Records:
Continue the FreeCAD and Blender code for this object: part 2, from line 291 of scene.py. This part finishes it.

---

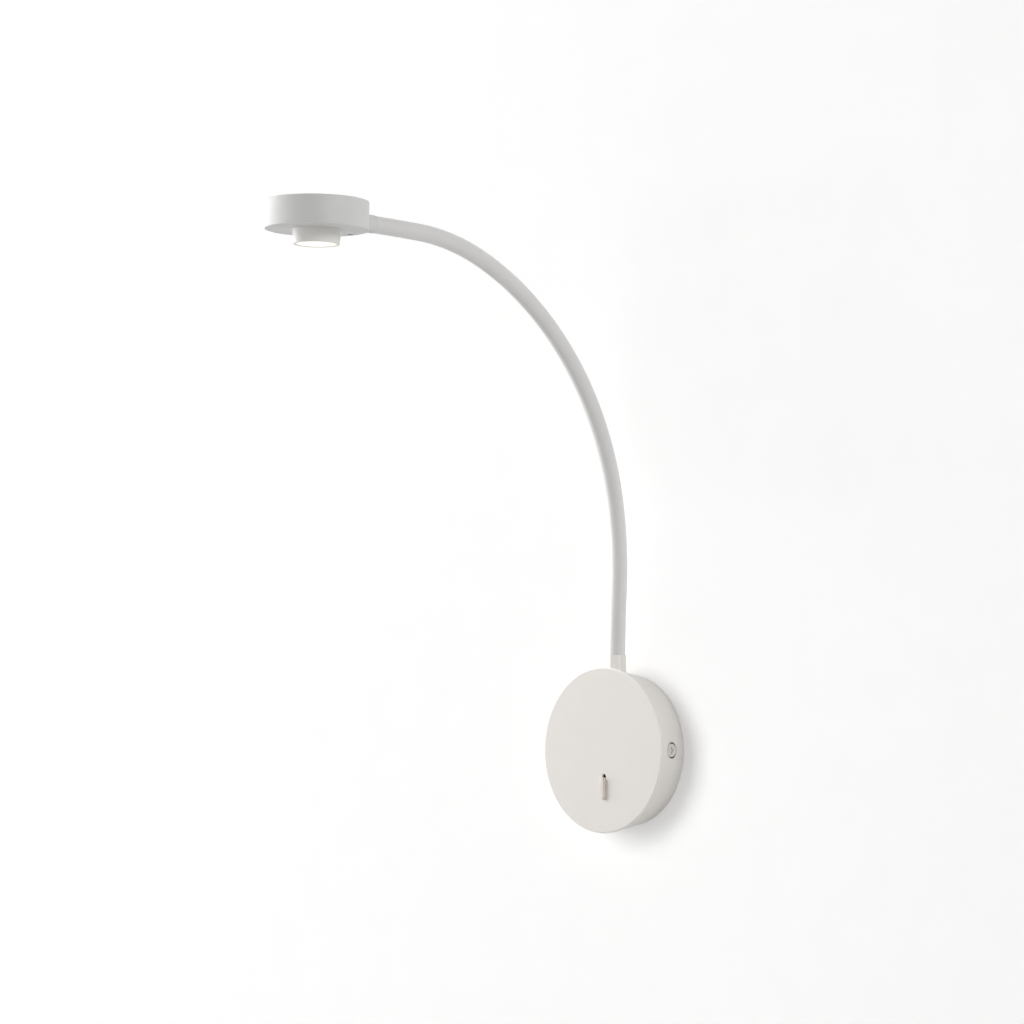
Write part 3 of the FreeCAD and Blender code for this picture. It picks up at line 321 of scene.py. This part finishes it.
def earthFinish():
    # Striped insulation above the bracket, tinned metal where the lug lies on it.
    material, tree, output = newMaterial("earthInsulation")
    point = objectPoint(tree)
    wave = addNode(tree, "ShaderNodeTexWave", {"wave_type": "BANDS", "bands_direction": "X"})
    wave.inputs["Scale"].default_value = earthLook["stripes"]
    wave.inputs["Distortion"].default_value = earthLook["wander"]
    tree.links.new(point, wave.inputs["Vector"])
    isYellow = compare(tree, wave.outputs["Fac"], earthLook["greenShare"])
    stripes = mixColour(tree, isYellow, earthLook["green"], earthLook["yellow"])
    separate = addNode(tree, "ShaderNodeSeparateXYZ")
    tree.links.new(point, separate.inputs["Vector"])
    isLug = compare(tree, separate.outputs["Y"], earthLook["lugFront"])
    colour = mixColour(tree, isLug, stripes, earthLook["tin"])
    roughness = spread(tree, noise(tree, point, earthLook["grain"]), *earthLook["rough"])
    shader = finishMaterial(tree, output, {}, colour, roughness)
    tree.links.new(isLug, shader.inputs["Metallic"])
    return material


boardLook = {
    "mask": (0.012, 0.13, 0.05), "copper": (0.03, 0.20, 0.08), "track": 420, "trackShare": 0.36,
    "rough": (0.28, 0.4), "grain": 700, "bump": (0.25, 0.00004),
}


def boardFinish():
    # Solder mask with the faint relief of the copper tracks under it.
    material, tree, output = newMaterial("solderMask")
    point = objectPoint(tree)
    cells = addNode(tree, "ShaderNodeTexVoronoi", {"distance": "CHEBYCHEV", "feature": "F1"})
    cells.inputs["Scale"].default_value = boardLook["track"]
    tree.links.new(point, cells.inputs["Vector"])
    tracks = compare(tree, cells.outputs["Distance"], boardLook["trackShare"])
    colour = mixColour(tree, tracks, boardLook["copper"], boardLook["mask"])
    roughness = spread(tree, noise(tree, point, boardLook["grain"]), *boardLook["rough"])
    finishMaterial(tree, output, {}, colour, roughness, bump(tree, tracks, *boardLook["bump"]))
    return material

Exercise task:
Scan the records above for the string "part", then report every line that contains it.

Solution to the problem:
Continue the FreeCAD and Blender code for this object: part 2, from line 291 of scene.py. This part finishes it.
Write part 3 of the FreeCAD and Blender code for this picture. It picks up at line 321 of scene.py. This part finishes it.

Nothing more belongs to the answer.